[Written exercise]:
Return, exactly as written, every line from the first line of the data below through the line that contains "# ---- Camera: square".

********************

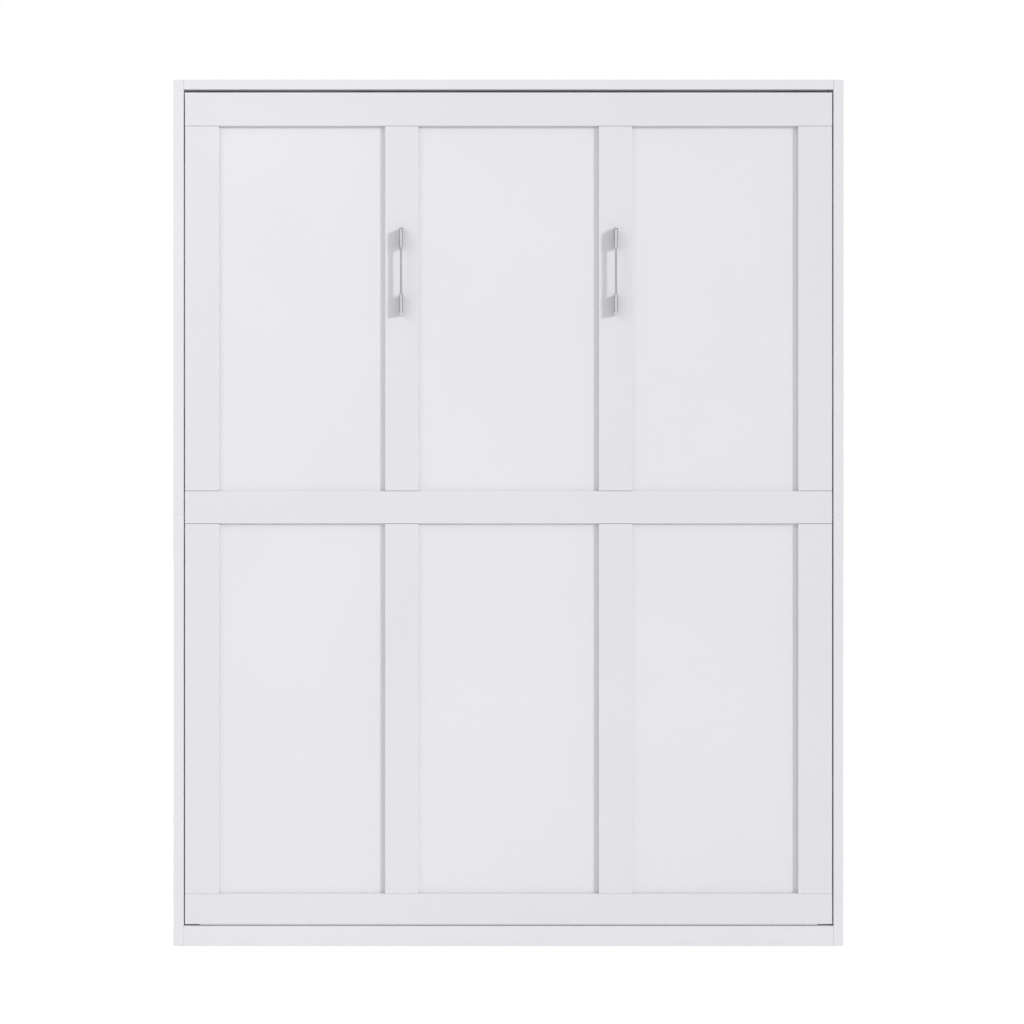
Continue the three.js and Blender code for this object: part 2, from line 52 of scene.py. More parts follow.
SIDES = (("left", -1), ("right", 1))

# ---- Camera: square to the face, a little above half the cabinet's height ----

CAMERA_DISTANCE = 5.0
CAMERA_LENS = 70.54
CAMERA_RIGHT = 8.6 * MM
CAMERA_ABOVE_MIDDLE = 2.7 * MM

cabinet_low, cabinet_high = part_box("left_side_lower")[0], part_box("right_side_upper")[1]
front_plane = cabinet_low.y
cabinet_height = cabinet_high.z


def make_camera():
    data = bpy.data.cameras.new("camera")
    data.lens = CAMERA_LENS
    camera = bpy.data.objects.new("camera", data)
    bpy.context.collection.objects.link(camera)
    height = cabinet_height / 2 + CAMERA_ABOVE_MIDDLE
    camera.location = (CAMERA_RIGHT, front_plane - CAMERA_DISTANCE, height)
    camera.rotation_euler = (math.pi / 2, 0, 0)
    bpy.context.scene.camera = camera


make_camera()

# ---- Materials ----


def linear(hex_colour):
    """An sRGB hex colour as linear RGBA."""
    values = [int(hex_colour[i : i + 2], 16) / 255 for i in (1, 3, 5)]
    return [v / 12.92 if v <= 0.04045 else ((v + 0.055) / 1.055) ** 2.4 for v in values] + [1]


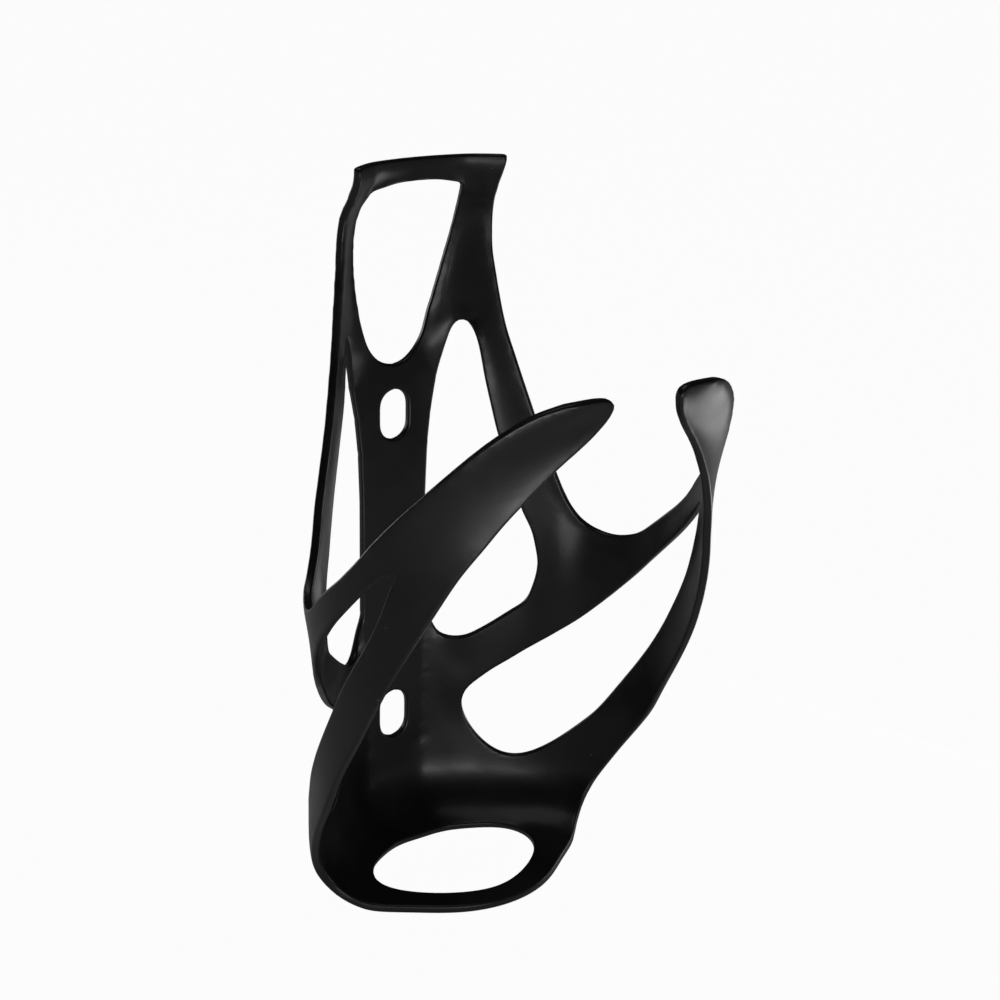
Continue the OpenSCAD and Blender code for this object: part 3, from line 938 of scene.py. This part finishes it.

********************

[Answer in full]:
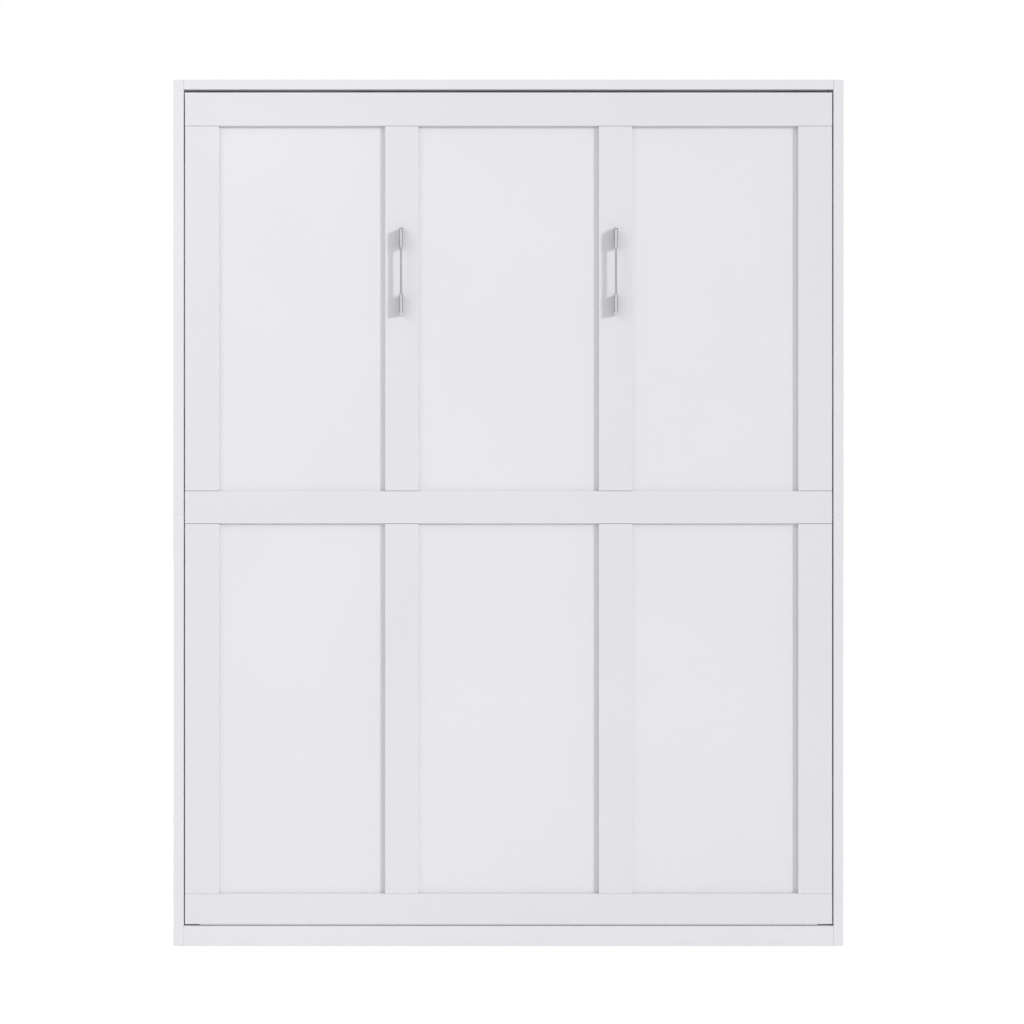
Continue the three.js and Blender code for this object: part 2, from line 52 of scene.py. More parts follow.
SIDES = (("left", -1), ("right", 1))

# ---- Camera: square to the face, a little above half the cabinet's height ----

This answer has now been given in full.